Speaking to Tyla, Rob says the driving force behind the decision was a promise he had made Nuala to marry her by the end of the year.
But how they managed it in such a short amount of time he's still not sure...
Knowing that this would be the last opportunity they would legally be able to wed in 2020, the pair took the leap of faith after Rob's pal suggested the last minute wedding, and, miraculously, they managed to pull it off.
"We were due to get married in July, and obviously that got postponed, so we moved it to the 28th of December, naively thinking everything was fine by then," Rob recalled.
"Obviously as every announcement has come along we have been more and more stressed and anxious about the whole thing.
"Originally we were supposed to have 150 people, then it was 30, and then it was 15. Everything has sort of just come down and down, but we said 'no, its fine, we'll still get married'."
The most recent hurdle the pair had to face was being thrown into Tier 3 ten days before their wedding day, but they had adapted their plans at the last minute.
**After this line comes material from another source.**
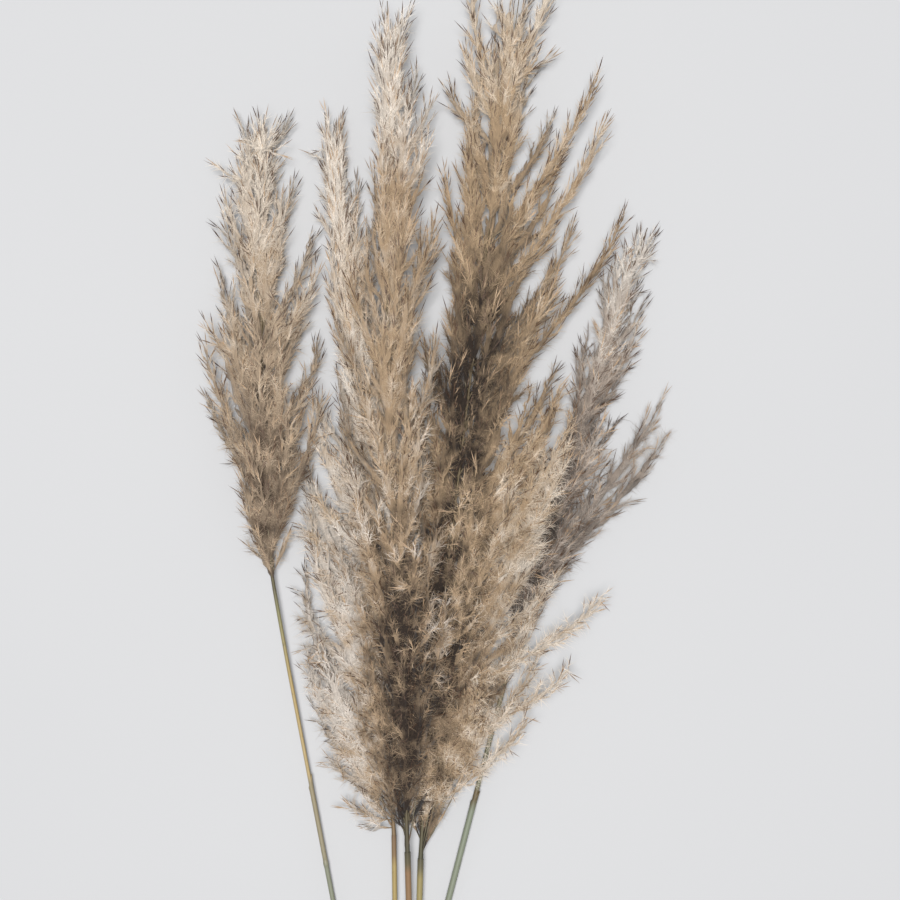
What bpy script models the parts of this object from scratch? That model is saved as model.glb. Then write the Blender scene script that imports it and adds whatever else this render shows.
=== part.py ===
"""A bunch of five dried reed plumes with their cut stems, laid down on a surface.

Each stem is a hollow straw. Each plume is one branching head: a core that carries on from
its stem, and curved side branches. Both are set all round with pointed barbs that lean
towards the tip, as its spikelets do. The undersides of the lower plumes are pressed flat
where they touch the surface.

+Y runs from the cut ends to the tips and +Z points up from the surface. The origin is on
the surface, under the middle of the bunch. Sizes are in millimetres until an object is made.
"""

import math
import random
from dataclasses import dataclass

import bmesh
import bpy
import numpy as np
from mathutils import Vector

MM = 0.001
SEAT_GAP = 0.3  # between a stem's top and the plume that it carries
WELD = 0.00001  # metres: corners nearer than this are one

# Stems
STEM_BEVEL_RESOLUTION = 3
BORE_SHARE = 0.55  # of the stem's radius: a reed is a hollow straw
BORE_DEPTH = 22.0
BORE_SIDES = 8
SHEATH_SWELL = 1.3  # a leaf sheath makes the stem thicker below its mouth
SHEATH_STEP = 1.5
KNOT_SWELL = 1.2
KNOT_HALF_LENGTH = 1.2

# Plumes
DIRECTION_WINDOW = 0.04  # of a line's length, each way, over which its direction is taken
BARB_UNEVENNESS = 0.18

# The core of a plume
NECK_LENGTH = 6.0
CORE_VALLEY_SHARE = 0.6  # of the barbs' reach, between the barbs
CORE_END_SHARE = 0.6  # of that, where the last barbs end
CORE_SIDES = 12  # an even number: every second corner of a ring is a barb
CORE_PITCH = 10.0
CORE_BARB_FORWARD = 15.0
CORE_TIP_RADIUS = 0.5

# Side branches
GOLDEN_SHARE = 0.618034
BRANCH_STATIONS = (0.0, 0.3, 0.65, 1.0)
BRANCH_SPREAD = 1.8  # above 1, a branch leaves steeply and then bends up
BRANCH_SIDES = 4
BRANCH_PITCH = 12.0
BRANCH_RADIUS = 1.8
BRANCH_BARB_FORWARD = 15.0
BRANCH_BARB_REACH = 6.5
TIP_SHRINK = 0.4  # how much smaller the barbs are at a branch's tip
TIERS_START = 0.25
BRANCH_TIP = 8.0
BRANCH_TIP_RADIUS = 0.4
REACH_SHARES = (1.0, 0.55, 0.8, 0.4)
REACH_UNEVENNESS = 0.1
LATE_SHORTENING = 0.5  # how much shorter the branches are at the tip than at the base
TURN_UNEVENNESS = 0.04
FULL_BARB_LENGTH = 50.0  # a shorter branch has smaller barbs
BASE_CROWDING = 1.15  # above 1, branches stand closer near the base
LAST_BRANCH = 0.9
SIDEWAYS = 1.7  # above 1, branches stand closer towards the plume's two sides
INSET = 4.0  # barbs reach this far past a branch's middle line

# Room that a plume keeps inside its own cell
MIDDLE_MARGIN = 4.4
VALLEY_MARGIN = 2.6
BARB_MARGIN = 0.15
SETTLE_ROUNDS = 6
PRESS_DEPTH = 2.5  # barbs would reach this far below the surface: there they are pressed flat
SLAB_WIDTH = 500.0
SLAB_LENGTH = 1000.0
SLAB_DEPTH = 20.0

PLUME_COLOUR = (0.45, 0.37, 0.29, 1.0)
STRAW_COLOUR = (0.46, 0.37, 0.21, 1.0)
SAGE_COLOUR = (0.33, 0.34, 0.25, 1.0)


@dataclass
class Reed:
    """One reed. Points are (x, y, z); an outline is (share of the plume, left, right).

    The sheath's mouth and the knot are given by how far they are from the cut end.
    """

    name: str
    stem_radius: float
    stem: tuple
    rachis: tuple
    outline: tuple
    depth: float
    core: float
    branches: int
    reach: float
    sprays: tuple
    sheath: float
    knot: float
    colour: tuple
    seed: int


REEDS = (
    Reed(
        name="left",
        stem_radius=0.95,
        stem=((-30.7, -300.6, 1.4), (-55.6, -169.0, 6.0), (-78.5, -46.8, 11.5), (-85.3, -7.8, 13.5)),
        rachis=((-90.0, 28.6, 15.5), (-92.0, 75.4, 17), (-91.5, 127.4, 17.5), (-93.1, 184.6, 16),
                (-90.5, 240.8, 14)),
        outline=((0, 2, 2), (0.15, 13, 16), (0.33, 31, 31), (0.44, 37, 37), (0.54, 31, 35),
                 (0.86, 26, 23), (1, 8, 8)),
        depth=0.62,
        core=0.85,
        branches=15,
        reach=75.0,
        sprays=((0.9, (-75.4, 241.8, 10)),),
        sheath=195.0,
        knot=150.0,
        colour=SAGE_COLOUR,
        seed=11,
    ),
    Reed(
        name="inner_left",
        stem_radius=1.3,
        stem=((-20.4, -319.8, 4.9), (-22.2, -169.0, 11.6), (-22.6, -136.8, 13.0)),
        rachis=((-26.5, -85.8, 13.5), (-31.7, -23.4, 14), (-39, 49.4, 14.5), (-45.2, 111.8, 13),
                (-51.5, 179.4, 10), (-59.3, 242.8, 8)),
        outline=((0, 1, 1), (0.08, 40, 11), (0.27, 48, 17), (0.46, 42, 24), (0.56, 28, 28),
                 (0.65, 14, 26), (0.83, 9, 16), (1, 4, 4)),
        depth=0.55,
        core=0.8,
        branches=17,
        reach=85.0,
        sprays=((0.17, (-63.0, -38.0, 17)), (0.02, (-50.0, -122.0, 15)), (0.05, (-61.0, -96.0, 13))),
        sheath=0.0,
        knot=0.0,
        colour=STRAW_COLOUR,
        seed=26,
    ),
    Reed(
        name="middle",
        stem_radius=1.6,
        stem=((-13.8, -318.8, 1.8), (-14.7, -169.0, 19.5), (-15.3, -144.0, 22.4)),
        rachis=((-17.2, -75.4, 28.5), (-20.3, -2.6, 34), (-23.9, 70.2, 38), (-25.5, 143, 39),
                (-25.5, 221, 36), (-25.5, 296.4, 32)),
        outline=((0, 1, 1), (0.11, 21, 18), (0.3, 33, 27), (0.53, 30, 24), (0.77, 22, 25),
                 (0.92, 11, 20), (1, 4, 5)),
        depth=0.75,
        core=0.85,
        branches=19,
        reach=100.0,
        sprays=(),
        sheath=0.0,
        knot=0.0,
        colour=STRAW_COLOUR,
        seed=17,
    ),
    Reed(
        name="inner_right",
        stem_radius=1.6,
        stem=((-10.3, -316.2, 3.5), (-10.7, -221.0, 8.9), (-8.6, -149.2, 12.8)),
        rachis=((-4.2, -85.8, 14.5), (3.6, -13, 17), (13, 65, 18.5), (22.4, 143, 19), (32.2, 221, 18),
                (43.2, 303.2, 16)),
        outline=((0, 1, 1), (0.05, 9, 18), (0.15, 18, 40), (0.31, 26, 62), (0.42, 29, 72),
                 (0.6, 26, 62), (0.74, 26, 48), (0.88, 29, 32), (1, 14, 14)),
        depth=0.5,
        core=0.7,
        branches=21,
        reach=105.0,
        sprays=((0.7, (85.8, 259.5, 33)), (0.62, (88.9, 235.6, 31)), (0.5, (100.4, 188.8, 30)),
                (0.12, (71.8, -46.8, 36)), (0.18, (90.0, -8.8, 37)), (0.05, (49.9, -71.8, 30)),
                (0.82, (17.2, 317.0, 24)), (0.88, (64.0, 319.0, 24))),
        sheath=0.0,
        knot=0.0,
        colour=STRAW_COLOUR,
        seed=26,
    ),
    Reed(
        name="right",
        stem_radius=1.25,
        stem=((-28.2, -304.2, 1.9), (6.8, -169.0, 6.0), (39.0, -44.2, 9.6)),
        rachis=((50.4, -2.6, 9), (65, 49.4, 8.5), (80.6, 96.2, 8.5), (96.2, 143, 8.5), (110.8, 182, 8)),
        outline=((0, 2, 2), (0.14, 8, 16), (0.41, 12, 20), (0.6, 9, 18), (0.76, 14, 20),
                 (0.87, 18, 14), (1, 4, 5)),
        depth=0.66,
        core=0.8,
        branches=12,
        reach=62.0,
        sprays=((0.18, (122.2, 91.0, 12)), (0.2, (125.3, 69.2, 10)), (0.1, (88.0, 38.0, 9))),
        sheath=193.0,
        knot=60.0,
        colour=SAGE_COLOUR,
        seed=29,
    ),
)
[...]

Rob added: "It got to Saturday 19th, and by the middle of the day the rumour started spreading that there was going to be a Tier 4".
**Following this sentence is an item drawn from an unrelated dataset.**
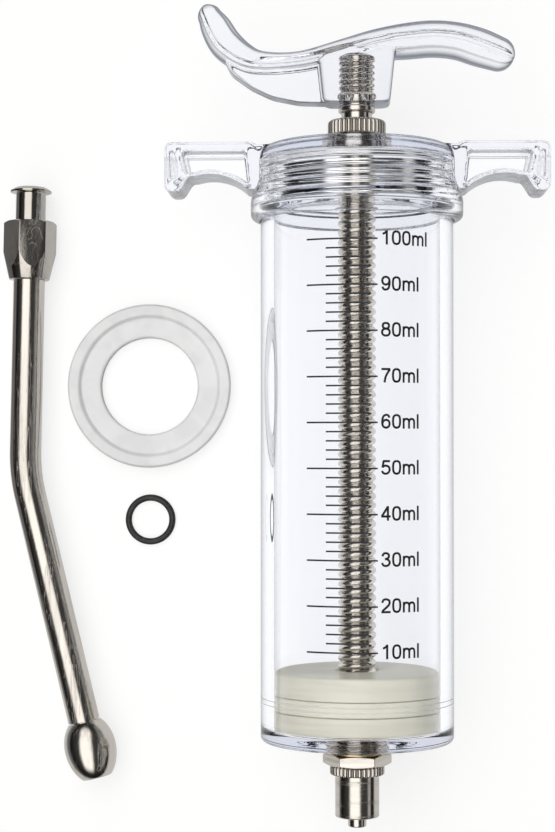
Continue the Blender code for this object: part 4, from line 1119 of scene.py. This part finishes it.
def boss_rings(s):
    """Rings of the boss, a block with rounded uprights that narrows towards its foot."""
    rings = []
    for rise, part in ((0.0, 0.9), (0.3, 0.97), (0.9, 1.0), (s.boss_rise / 2, 1.0), (s.boss_rise, 1.0)):
        far = rise / s.boss_rise
        wide = (s.boss_foot + (s.boss_head - s.boss_foot) * far) / 2 * part
        deep = s.boss_depth / 2 * (0.94 + 0.06 * far) * part
        corners = ((-wide, -deep), (wide, -deep), (wide, deep), (-wide, deep))
        rings.append([(x, y, s.foot + rise) for x, y in rounded([(*corner, 1.8) for corner in corners])])
    return rings


def make_handle(context):
    s, finish = chosen(context, "handle")
    clear, nickel = clear_plastic(finish, "clear_handle", 0.12, 0.7, 0.93), turned_nickel(finish)
    web = rounded([(x, z + s.foot, radius) for x, z, radius in HANDLE_WEB], 12)
    web = bevelled(prism(web, -s.web / 2, s.web / 2, "XZ"), 0.8, 4, 50)
    body = joined(skinned(bar_rings(s.foot)), skinned(boss_rings(s)), web)
    finished("wave_handle", moulded(body, 0.22, 4), clear, "rod", ["handle"], sharp=80)
    foot, head, bulge, stud = 137.65, 150.45, 4.4, s.stud_radius
    outline = rounded((
        (0, foot, 0), (3.85, foot, 0.3), (4.05, 138.0, 0.15), (4.05, 138.9, 0.3), (3.75, 139.05, 0.1),
        (3.75, 139.4, 0), (3.6, 139.45, 0.1), (bulge, 140.3, 0.9), (bulge, 141.3, 0.9), (3.7, 142.05, 0.1),
        (3.4, 142.2, 0.1), (stud, 142.6, 0.1), (stud, 149.75, 0.5), (2.6, head, 1.2), (0, head, 0),
    ), 5)
    mesh = turned(finer(outline, stud, 142.0, 150.0, 0.1), 64)
    mesh = grown(mesh, thread_tree(), material=nickel, radius=stud, pitch=s.stud_pitch, height=s.stud_thread,
                 bead_power=0.8, sunk=1.0, start=142.2, end=149.2, run_out=0.6)
    dent_bulge(mesh, 140.8, bulge)
    finished("handle_screw", mesh, nickel, "rod", ["handle_stud"], sharp=50)


def dent_bulge(mesh, height, radius, dents=8, reach=0.8, depth=0.32):
    """Press shallow round dents into the bulge."""
    spots = [math.tau * (index + 0.5) / dents for index in range(dents)]
    for vertex in mesh.vertices:
        flat, rise = vertex.co.xy, vertex.co.z - height
        if abs(rise) > 1.0 or abs(flat.length - radius) > 0.6:
            continue
        turn = math.atan2(flat.y, flat.x)
        for spot in spots:
            far = math.hypot(((turn - spot + math.pi) % math.tau - math.pi) * radius, rise)
            if far < reach:
                push = 1 - depth * (1 - (far / reach) ** 2) ** 2 / flat.length
                vertex.co.x *= push
                vertex.co.y *= push


def make_fitting(context):
    s, finish = chosen(context, "fitting")
    nickel = turned_nickel(finish)
    brass = metal("turned_brass", finish.brass, dimmed(finish.brass, 0.55), (0.25, 4.0, 0.25), 0.18)
    washer = band(4.8, s.washer_radius, -2.6, -2.2, (0.1, 0.12, 0.12, 0.1), 3)
    finished("brass_washer", turned(washer, 96), brass, "barrel", ["luer_washer"])

    bore, neck, groove, stem = 1.3, 3.2, 2.6, s.stem_radius
    tip, top = -18.8, 2.4
    body = rounded((
        (bore, tip, 0.15), (s.tip_radius, tip, 0.35), (2.294, -9.0, 0.1), (neck, -9.0, 0.3), (neck, -8.3, 0),
        (groove, -8.3, 0), (groove, -7.5, 0), (neck, -7.5, 0), (neck, -4.6, 0), (stem, -4.6, 0),
        (stem, top, 0.4), (bore, top, 0.2),
    ))
    body = turned(finer(body, stem, -2.6, top, 0.08), 96)
    body = grown(body, thread_tree(), material=nickel, radius=stem, pitch=s.stem_pitch, height=0.5,
                 bead_power=0.8, sunk=1.0, start=-2.3, end=2.3, run_out=0.3)
    low, high, chamfer = -5.2, -2.7, 0.4
    flats = s.hexagon / 2
    corner = flats / math.cos(math.radians(30))
    cone = turned(rounded((
        (0, low, 0), (flats - 0.1, low, 0), (corner, low + chamfer, 0), (corner, high - chamfer, 0),
        (flats - 0.1, high, 0), (0, high, 0),
    )), 96)
    nut = bevelled(combined(prism(hexagon(s.hexagon), low, high), cone, "INTERSECT"), 0.12, 2, 25)
    finished("hex_fitting", joined(body, nut), nickel, "barrel", ["luer_body"], sharp=14)

    clip = band(2.7, 3.7, -8.2, -7.6, (0.1, 0.1, 0.1, 0.1), 2)
    finished("retaining_clip", turned(clip, 64), nickel, "barrel", ["luer_clip"])

    inner, outer, step = s.sleeve_bore, s.sleeve_radius, -7.4
    sleeve = rounded((
        (inner, -16.6, 0.3), (outer, -16.6, 0.7), (outer, -6.5, 0), (3.5, -6.5, 0), (3.5, step, 0),
        (inner, step, 0),
    ))
    wheel = band(3.3, s.knurl_radius, step, -5.3, (0.1, 0.45, 0.45, 0.1), 4)
    wheel = fluted(wheel, s.knurl_radius, s.knurl_flutes, 0.3, nickel, depth=0.34, reach=0.9)
    finished("lock_collar", joined(turned(sleeve, 96), wheel), nickel, "collar", ["luer_collar"],
             sharp=50)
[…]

After their fears were confirmed, both he and Nuala were "absolutely devastated".
"In the announcement there was no real news on weddings, they said communal worship could take place, but we frantically searched the internet, and our priest was doing the same, and it got to about half past 5 when we realised weddings were no longer allowed in Tier 4," he went on.
"We were so upset, just sat at our dining table in disbelief."
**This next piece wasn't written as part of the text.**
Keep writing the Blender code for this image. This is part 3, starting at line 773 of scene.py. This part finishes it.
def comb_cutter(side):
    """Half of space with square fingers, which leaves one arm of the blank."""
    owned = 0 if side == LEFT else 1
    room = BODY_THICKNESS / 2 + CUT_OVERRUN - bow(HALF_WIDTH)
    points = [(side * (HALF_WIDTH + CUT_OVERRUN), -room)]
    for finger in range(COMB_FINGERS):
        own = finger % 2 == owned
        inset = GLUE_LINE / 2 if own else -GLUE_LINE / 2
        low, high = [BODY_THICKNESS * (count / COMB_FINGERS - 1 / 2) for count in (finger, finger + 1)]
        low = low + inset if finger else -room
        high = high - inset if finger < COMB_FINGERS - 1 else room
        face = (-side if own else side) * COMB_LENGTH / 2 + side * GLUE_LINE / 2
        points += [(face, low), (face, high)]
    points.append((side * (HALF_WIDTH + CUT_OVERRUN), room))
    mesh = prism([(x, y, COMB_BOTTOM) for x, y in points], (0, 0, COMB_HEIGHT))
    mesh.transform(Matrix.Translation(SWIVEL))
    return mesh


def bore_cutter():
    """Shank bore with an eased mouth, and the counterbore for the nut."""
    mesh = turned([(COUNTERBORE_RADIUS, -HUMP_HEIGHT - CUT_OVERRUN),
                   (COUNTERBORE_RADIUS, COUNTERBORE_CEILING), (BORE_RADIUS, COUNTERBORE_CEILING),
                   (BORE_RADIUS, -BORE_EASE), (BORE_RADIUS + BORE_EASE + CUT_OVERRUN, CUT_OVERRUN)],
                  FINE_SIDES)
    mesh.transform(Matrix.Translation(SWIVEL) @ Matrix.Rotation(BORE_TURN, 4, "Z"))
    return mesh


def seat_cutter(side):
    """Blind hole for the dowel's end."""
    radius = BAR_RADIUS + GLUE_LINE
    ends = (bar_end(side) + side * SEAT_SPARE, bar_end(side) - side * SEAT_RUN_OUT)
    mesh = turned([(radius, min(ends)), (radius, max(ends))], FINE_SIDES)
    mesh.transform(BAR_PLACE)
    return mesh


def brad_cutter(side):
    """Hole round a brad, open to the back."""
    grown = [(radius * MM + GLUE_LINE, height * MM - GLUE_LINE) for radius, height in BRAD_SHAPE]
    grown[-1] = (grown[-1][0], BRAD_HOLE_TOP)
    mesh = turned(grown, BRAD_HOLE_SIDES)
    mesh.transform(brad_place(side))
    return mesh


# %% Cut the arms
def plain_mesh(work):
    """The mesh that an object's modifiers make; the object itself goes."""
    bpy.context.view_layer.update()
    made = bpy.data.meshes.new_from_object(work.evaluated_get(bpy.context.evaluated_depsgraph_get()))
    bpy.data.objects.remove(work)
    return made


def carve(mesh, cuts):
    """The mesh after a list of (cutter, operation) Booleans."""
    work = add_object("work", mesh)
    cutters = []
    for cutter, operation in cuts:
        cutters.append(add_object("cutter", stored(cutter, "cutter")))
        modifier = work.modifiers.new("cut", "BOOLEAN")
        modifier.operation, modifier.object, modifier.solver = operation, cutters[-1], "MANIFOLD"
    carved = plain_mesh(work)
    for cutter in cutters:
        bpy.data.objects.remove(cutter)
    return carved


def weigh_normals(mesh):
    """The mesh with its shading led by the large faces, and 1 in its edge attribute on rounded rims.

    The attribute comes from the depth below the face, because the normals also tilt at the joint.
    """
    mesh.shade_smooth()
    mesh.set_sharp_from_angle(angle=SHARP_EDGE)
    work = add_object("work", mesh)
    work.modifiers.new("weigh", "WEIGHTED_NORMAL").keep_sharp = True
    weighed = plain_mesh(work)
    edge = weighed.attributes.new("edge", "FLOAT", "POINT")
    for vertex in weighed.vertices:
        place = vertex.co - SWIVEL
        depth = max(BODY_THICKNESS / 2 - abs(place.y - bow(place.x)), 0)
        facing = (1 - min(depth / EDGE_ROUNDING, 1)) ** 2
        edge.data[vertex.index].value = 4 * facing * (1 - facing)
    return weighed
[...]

The pair had pretty much resigned there was nothing they could do when Rob's pal texted him suggesting they fast forward their nuptials to avoid their wedding being cancelled.
"We were sat having dinner and one of my friends text me like 'Could you not get married tonight?'," Rob says.
"We laughed and said 'This is impossible, there's too much to do'. Her dress was still at the seamstress an hour away, we'll never get a registrar, I didn't even have a suit."
At around 7pm, after some encouragement from Nuala's mother, she rung the priest, who wasn't too sure about the logistics of the idea at first.
"He said 'To be honest, I don't think it's possible now'," Rob remembers. "But, to be honest we just wanted to married.
"[Nuala] said to the priest, 'If you give me the registrar's number can I ring him?'
"She rung this registrar at 7.10pm and he was so confused by the whole thing. She was crying down the phone like 'Please, please, please'.
"At first he was really apprehensive, but when Nuala said the whole thing was hinging on him, he just said, 'You know what, this year has been terrible, let's just do it.'"
From this point onwards it was all systems go, troubleshooting a series of problems to ensure that everything ran without a hitch before their ceremony at 10.30pm, in just three hours' time.
Nuala's brother picked her dress up from neighbouring Southend, which a seamstress had kindly steamed at the last minute so it was ready for her to wear.
He also lent Rob a suit from his own wedding, seeing as he didn't have his own yet.
Plus, Rob's mum turned some flowers from around the house into a couple of bouquets, and the photographer - who wasn't free - found a replacement to step in at the last minute.
As for the 15 person guest list, all the couple's nearest and dearest dropped their plans with just a moment's notice and they managed to fill their quota almost instantly.
Rob's Best Man even made the two hour drive from Norwich to join the couple for their special day.
With barely any time to get wedding ready, the pair and all their guests got to the church just in the nick of time, and they were married at 11.30pm, just 30 minutes before the new restrictions came in.
Sweetly, some of their friends caught wind of their plans and were outside the church with champagne and confetti to mark the occasion, in line with the guidelines.
Some of them wore suits and a couple were even in dressing gowns because they had dashed out so quickly to be a part of the celebration.
"It was just the most bizarre thing," Rob says. "I'm still not sure how we quite pulled it off, it was just ridiculous."
It got to midnight and Rob and Nuala drove home, swinging by Rob's elderly grandparents on the way so they could share the good news from a social distance.
"We just stood at the other end of the driveway at half past 12 while they were just crying," he says.
They then got home to banners, balloons and champagne on the doorstep, left by more pals who had found out about their special plans.
Claiming that they'd change nothing about their last-minute nuptials, Rob concludes: "It was amazing and we've had such a good response.
"The next morning we woke up in bed with our rings on and we just couldn't believe it. We were telling friends and family and they were like 'You guys are crazy'.
"It was such a whirlwind. In the day, I was playing golf and at 7pm the very day we were getting married we still didn't know it was happening. It was so surreal."
The next step for the pair is to have a big celebration next year on their one year anniversary, once all this has (hopefully) blown over, with all the friends and family who weren't able to attend.
"Back in July, I said to Nuala 'I promise you we'll be husband and wife this year'. It was the last possible chance.
"I don't know how we've done it, but we're so pleased it all worked out."